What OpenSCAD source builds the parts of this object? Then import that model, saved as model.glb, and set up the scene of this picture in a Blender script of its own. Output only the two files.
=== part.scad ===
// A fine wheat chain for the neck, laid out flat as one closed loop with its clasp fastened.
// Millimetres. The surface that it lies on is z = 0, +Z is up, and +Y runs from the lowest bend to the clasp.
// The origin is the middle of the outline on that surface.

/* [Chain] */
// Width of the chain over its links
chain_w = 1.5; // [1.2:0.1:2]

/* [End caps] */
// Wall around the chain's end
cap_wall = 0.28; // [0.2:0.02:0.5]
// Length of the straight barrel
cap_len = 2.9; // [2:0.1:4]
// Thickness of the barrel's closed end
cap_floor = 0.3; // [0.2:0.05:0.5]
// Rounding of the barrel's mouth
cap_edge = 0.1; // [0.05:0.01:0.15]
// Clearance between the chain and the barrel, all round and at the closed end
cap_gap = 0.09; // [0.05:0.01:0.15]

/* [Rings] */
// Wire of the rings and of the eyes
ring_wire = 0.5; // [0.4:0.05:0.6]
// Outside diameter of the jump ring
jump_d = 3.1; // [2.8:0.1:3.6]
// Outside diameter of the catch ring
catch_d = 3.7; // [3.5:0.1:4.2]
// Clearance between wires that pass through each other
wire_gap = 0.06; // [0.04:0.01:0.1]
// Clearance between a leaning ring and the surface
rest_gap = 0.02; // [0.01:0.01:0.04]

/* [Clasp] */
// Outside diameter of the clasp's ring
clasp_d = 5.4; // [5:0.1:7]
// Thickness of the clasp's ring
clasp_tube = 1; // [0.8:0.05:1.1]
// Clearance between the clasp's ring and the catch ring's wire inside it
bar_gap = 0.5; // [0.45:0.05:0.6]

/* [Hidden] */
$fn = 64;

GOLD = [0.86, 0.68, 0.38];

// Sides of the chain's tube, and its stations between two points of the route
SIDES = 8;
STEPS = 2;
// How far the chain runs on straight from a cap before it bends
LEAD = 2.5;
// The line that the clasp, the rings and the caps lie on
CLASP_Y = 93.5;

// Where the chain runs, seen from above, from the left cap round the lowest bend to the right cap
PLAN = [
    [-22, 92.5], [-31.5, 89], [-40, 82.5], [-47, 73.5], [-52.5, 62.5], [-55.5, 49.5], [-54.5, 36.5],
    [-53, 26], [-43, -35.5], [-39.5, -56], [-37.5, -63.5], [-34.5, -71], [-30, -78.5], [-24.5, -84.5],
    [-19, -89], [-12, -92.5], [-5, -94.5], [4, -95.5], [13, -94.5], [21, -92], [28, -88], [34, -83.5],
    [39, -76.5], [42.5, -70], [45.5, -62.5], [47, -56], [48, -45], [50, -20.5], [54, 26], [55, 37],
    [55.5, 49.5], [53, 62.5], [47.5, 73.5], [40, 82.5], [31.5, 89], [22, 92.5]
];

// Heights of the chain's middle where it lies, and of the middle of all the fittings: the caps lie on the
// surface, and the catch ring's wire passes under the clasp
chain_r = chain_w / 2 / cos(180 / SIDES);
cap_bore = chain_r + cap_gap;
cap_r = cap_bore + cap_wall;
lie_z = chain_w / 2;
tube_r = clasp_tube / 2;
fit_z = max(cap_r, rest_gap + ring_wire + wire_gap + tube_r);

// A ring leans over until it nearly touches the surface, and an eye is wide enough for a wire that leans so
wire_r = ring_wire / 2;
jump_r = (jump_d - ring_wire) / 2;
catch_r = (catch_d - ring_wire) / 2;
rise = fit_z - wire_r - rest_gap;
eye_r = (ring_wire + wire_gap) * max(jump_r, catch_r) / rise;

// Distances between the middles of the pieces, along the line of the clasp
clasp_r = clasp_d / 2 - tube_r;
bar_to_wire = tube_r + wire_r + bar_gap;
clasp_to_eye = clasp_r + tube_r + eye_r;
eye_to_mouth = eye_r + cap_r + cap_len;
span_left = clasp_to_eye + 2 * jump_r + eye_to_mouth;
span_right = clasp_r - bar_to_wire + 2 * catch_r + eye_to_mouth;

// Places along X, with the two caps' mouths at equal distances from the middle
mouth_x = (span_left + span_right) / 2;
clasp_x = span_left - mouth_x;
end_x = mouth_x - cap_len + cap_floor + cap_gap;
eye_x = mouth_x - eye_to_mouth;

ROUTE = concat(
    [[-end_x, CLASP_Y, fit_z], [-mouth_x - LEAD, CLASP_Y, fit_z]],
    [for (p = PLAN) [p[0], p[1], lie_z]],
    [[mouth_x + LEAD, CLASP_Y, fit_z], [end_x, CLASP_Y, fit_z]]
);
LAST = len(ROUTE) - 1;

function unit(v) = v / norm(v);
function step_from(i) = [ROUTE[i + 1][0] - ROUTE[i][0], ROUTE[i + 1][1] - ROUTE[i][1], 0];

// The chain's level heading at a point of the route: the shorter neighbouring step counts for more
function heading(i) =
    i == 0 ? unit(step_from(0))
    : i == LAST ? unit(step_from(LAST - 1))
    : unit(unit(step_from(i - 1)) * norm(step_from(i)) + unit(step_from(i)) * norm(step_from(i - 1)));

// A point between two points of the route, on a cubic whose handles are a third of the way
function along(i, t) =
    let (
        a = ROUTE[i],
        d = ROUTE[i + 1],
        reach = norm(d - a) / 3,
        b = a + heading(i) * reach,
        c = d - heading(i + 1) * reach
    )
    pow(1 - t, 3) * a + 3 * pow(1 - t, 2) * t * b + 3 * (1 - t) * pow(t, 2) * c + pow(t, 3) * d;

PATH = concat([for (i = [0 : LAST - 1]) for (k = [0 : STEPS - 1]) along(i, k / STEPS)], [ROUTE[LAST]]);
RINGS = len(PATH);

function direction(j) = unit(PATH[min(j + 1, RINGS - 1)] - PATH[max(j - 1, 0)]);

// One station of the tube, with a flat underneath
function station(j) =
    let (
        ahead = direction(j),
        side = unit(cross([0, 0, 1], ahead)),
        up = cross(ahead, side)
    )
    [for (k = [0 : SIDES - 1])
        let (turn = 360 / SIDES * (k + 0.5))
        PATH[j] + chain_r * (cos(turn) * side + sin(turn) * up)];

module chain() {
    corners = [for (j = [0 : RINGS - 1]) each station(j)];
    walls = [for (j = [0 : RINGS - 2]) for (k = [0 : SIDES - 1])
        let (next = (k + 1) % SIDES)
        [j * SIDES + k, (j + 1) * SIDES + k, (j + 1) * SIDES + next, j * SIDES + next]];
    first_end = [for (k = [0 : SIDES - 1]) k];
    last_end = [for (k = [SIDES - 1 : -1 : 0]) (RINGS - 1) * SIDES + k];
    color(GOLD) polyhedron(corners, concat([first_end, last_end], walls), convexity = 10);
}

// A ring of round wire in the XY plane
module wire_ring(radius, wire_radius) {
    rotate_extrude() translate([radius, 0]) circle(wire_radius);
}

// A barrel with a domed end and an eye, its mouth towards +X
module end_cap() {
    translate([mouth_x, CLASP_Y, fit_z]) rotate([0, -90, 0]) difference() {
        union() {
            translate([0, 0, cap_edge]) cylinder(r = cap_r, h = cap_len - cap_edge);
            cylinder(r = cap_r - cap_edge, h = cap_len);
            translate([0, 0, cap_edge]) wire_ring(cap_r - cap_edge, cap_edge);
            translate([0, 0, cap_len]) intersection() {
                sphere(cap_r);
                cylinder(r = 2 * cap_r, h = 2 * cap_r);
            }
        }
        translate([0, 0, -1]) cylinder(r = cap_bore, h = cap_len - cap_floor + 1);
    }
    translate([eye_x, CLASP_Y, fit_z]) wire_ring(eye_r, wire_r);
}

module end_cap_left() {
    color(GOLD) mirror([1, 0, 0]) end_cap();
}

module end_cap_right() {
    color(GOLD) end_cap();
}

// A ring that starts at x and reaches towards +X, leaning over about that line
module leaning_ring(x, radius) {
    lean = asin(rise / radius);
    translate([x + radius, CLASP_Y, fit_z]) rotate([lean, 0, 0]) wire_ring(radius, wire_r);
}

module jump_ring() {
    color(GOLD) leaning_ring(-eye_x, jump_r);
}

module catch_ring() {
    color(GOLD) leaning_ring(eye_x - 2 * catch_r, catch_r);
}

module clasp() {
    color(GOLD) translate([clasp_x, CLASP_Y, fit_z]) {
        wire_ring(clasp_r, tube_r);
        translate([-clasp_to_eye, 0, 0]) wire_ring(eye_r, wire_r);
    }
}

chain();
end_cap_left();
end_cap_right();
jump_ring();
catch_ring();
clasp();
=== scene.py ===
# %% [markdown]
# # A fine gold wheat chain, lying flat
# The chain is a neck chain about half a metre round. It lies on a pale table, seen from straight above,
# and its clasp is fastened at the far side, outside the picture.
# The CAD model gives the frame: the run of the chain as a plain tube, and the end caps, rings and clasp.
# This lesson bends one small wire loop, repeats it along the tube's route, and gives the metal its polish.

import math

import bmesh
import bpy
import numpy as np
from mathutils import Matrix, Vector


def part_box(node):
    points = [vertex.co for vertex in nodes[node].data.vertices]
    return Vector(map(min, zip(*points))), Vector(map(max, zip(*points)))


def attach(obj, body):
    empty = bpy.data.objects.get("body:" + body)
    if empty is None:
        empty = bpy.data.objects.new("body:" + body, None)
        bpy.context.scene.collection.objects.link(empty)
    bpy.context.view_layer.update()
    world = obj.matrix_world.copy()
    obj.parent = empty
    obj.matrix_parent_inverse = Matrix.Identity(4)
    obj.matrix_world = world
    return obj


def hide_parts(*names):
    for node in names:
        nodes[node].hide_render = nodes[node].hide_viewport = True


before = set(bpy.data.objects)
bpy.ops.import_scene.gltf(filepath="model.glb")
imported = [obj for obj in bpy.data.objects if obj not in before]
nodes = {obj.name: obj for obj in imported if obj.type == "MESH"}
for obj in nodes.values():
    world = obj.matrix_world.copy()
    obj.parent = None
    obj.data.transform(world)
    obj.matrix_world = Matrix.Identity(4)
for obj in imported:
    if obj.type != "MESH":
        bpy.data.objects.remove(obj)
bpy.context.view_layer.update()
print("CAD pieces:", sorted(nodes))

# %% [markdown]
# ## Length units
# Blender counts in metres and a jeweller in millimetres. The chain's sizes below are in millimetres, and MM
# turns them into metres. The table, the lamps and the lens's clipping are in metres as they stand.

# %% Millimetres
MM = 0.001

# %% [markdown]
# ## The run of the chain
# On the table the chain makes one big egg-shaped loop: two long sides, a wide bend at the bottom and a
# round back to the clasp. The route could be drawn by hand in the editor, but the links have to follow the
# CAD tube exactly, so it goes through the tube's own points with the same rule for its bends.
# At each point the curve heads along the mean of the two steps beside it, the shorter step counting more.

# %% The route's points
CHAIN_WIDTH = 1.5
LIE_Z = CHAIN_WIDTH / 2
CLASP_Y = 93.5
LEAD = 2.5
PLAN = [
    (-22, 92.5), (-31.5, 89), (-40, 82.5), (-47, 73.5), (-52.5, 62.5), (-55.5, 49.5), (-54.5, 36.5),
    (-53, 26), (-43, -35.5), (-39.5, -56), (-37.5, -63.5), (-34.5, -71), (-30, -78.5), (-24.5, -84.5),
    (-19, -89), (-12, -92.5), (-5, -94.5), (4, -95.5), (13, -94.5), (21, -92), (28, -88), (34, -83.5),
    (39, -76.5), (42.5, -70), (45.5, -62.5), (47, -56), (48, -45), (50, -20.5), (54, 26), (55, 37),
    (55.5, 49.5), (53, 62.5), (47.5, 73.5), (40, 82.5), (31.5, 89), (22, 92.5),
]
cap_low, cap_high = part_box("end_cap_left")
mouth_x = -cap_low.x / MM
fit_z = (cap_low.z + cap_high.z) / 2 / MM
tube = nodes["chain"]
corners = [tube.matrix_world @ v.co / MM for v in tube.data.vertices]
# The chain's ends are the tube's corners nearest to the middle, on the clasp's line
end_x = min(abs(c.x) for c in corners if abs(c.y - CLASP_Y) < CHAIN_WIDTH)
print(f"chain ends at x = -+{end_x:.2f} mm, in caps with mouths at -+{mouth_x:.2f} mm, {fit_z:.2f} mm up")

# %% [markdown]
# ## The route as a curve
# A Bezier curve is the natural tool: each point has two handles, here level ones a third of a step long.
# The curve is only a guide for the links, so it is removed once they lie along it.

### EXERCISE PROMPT
Search the lines for the string "data" and copy every line that has it.

### WORKED SOLUTION
    points = [vertex.co for vertex in nodes[node].data.vertices]
    empty = bpy.data.objects.get("body:" + body)
        empty = bpy.data.objects.new("body:" + body, None)
before = set(bpy.data.objects)
imported = [obj for obj in bpy.data.objects if obj not in before]
    obj.data.transform(world)
        bpy.data.objects.remove(obj)
corners = [tube.matrix_world @ v.co / MM for v in tube.data.vertices]